═══ Record excerpts ═══

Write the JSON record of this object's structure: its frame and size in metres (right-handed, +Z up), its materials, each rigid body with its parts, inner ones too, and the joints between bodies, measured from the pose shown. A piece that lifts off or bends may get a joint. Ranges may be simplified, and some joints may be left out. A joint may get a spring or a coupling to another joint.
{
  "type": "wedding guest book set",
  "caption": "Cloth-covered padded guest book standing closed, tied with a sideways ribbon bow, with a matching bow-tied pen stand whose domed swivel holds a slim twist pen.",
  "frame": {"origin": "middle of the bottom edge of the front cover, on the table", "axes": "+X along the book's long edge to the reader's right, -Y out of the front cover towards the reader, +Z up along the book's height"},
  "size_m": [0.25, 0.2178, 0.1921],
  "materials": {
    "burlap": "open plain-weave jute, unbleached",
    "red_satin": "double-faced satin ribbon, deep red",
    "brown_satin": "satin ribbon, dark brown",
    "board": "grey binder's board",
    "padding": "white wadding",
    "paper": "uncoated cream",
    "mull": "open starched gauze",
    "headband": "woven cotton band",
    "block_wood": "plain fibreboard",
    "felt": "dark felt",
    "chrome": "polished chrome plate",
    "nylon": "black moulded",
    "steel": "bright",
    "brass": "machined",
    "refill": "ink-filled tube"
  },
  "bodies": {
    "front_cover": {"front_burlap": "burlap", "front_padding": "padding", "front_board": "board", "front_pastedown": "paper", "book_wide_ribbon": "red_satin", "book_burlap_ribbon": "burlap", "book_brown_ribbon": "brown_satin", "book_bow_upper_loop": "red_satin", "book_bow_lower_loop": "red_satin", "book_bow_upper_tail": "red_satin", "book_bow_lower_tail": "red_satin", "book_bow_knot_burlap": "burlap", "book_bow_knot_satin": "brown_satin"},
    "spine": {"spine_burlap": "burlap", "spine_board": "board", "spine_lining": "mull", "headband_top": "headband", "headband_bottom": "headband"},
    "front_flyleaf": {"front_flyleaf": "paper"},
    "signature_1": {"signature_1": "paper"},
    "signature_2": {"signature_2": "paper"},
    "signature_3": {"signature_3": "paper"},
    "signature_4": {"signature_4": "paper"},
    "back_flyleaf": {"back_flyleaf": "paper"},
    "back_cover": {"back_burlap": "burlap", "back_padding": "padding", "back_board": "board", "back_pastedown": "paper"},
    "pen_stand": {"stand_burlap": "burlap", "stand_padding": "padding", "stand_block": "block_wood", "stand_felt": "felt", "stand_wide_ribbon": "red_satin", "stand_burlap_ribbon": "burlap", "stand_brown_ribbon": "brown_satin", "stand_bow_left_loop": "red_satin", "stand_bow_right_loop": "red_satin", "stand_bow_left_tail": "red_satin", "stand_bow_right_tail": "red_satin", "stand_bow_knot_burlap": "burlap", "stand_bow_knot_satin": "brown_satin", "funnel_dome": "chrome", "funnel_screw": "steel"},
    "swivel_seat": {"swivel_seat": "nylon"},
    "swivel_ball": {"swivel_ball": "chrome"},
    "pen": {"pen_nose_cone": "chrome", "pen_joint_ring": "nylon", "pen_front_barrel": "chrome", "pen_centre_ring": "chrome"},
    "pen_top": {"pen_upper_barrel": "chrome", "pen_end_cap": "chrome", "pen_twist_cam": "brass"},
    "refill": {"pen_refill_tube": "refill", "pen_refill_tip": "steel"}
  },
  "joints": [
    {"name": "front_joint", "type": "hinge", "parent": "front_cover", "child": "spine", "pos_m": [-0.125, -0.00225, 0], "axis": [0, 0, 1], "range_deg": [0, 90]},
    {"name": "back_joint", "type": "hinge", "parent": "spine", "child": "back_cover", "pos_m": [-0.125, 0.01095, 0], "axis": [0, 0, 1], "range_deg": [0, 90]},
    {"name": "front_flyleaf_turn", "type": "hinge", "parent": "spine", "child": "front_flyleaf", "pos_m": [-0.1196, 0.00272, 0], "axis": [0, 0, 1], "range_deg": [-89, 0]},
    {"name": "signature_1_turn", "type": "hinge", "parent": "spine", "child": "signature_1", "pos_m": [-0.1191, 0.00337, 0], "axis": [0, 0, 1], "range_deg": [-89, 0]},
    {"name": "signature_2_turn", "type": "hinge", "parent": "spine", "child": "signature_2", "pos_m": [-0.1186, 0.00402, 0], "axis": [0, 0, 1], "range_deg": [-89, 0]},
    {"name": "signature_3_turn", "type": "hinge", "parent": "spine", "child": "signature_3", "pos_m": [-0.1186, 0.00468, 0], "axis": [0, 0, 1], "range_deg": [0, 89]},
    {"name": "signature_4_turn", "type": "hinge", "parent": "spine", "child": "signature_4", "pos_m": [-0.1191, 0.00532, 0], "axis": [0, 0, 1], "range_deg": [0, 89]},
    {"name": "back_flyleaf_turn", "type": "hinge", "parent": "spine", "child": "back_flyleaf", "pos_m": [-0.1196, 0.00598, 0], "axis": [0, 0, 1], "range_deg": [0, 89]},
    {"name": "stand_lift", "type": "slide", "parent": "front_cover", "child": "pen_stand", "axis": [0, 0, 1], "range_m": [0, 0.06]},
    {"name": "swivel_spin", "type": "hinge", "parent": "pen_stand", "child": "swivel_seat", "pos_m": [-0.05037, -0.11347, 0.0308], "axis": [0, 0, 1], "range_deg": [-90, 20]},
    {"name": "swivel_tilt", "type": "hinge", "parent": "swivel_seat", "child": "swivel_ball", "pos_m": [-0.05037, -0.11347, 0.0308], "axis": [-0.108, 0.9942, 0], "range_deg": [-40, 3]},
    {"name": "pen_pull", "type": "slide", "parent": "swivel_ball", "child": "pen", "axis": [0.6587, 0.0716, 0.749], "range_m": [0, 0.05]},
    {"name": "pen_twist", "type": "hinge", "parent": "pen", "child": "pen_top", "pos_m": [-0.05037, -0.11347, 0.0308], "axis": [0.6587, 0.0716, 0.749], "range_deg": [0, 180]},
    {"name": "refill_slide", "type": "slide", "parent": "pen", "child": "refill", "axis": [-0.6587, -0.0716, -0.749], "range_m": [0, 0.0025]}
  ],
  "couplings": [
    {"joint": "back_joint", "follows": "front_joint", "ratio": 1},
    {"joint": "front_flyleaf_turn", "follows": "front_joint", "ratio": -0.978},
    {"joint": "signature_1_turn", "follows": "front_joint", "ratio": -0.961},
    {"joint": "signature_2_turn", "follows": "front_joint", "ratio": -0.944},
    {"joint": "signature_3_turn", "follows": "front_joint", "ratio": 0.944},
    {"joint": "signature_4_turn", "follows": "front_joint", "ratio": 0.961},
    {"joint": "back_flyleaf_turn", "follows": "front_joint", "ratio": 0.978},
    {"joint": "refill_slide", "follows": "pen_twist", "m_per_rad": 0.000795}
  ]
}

═══
═══ Record excerpts ═══

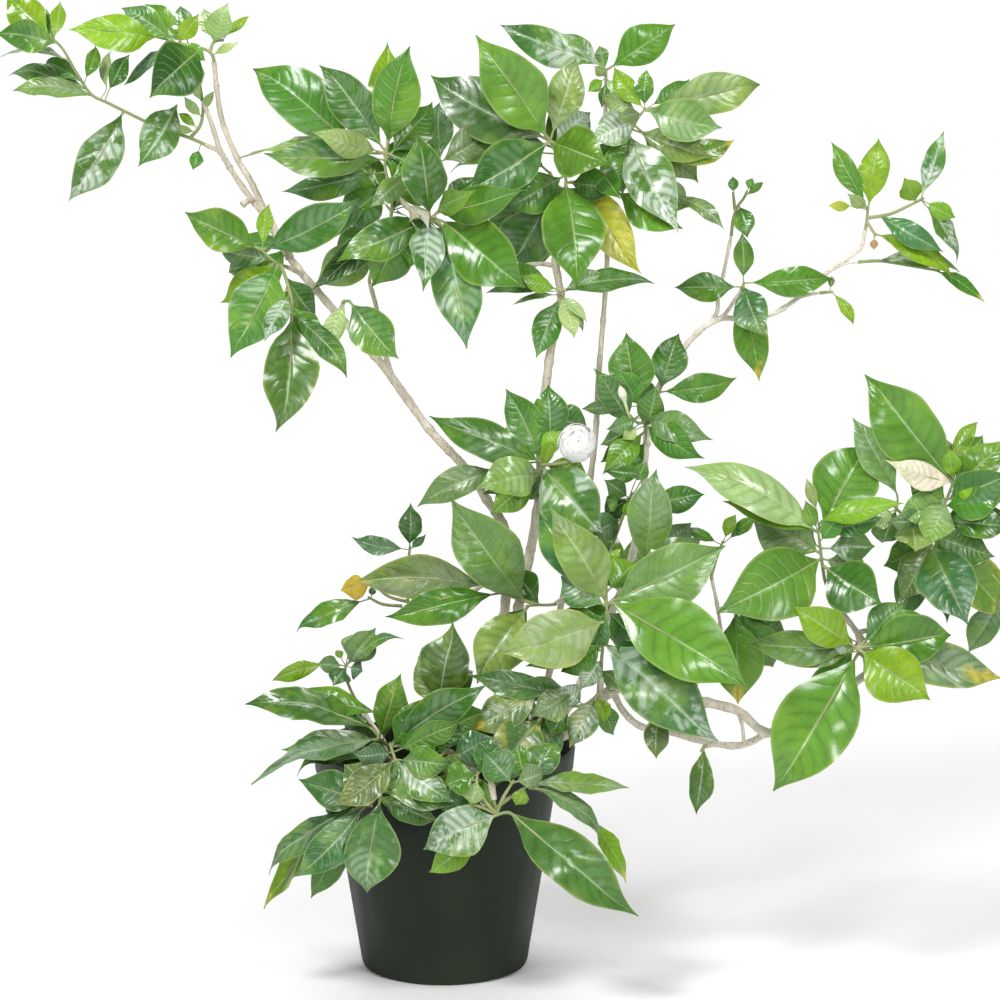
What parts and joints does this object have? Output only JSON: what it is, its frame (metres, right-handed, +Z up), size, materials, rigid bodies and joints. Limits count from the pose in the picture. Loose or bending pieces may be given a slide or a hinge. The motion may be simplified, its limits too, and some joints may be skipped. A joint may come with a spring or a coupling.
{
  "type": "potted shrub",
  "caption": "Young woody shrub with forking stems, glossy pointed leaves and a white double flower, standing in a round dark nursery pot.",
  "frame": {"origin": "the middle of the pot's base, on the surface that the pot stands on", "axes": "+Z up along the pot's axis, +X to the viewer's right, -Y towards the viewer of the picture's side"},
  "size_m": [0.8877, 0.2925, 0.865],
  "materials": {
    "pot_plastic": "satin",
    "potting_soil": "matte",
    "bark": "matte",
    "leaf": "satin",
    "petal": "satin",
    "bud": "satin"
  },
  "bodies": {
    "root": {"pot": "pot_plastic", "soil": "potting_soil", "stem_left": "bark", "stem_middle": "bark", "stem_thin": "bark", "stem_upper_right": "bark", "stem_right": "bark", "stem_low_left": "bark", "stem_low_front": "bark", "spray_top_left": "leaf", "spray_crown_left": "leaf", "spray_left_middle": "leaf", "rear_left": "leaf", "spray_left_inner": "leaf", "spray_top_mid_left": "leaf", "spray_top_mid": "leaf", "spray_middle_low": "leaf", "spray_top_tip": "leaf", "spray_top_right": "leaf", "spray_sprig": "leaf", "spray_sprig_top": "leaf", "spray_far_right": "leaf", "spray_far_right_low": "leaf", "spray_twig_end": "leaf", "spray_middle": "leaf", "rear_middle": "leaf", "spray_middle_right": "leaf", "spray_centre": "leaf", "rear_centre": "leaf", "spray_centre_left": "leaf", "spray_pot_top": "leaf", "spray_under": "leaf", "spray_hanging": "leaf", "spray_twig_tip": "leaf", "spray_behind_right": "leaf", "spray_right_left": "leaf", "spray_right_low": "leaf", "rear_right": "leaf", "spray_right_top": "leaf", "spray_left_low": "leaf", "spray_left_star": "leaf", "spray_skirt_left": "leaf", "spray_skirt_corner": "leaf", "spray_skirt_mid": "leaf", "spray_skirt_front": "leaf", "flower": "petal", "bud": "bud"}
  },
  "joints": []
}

═══

-- What to work on --
Reproduce each line of the entries in which the word "bodies" is found.

-- Complete output --
Write the JSON record of this object's structure: its frame and size in metres (right-handed, +Z up), its materials, each rigid body with its parts, inner ones too, and the joints between bodies, measured from the pose shown. A piece that lifts off or bends may get a joint. Ranges may be simplified, and some joints may be left out. A joint may get a spring or a coupling to another joint.
  "bodies": {
What parts and joints does this object have? Output only JSON: what it is, its frame (metres, right-handed, +Z up), size, materials, rigid bodies and joints. Limits count from the pose in the picture. Loose or bending pieces may be given a slide or a hinge. The motion may be simplified, its limits too, and some joints may be skipped. A joint may come with a spring or a coupling.
  "bodies": {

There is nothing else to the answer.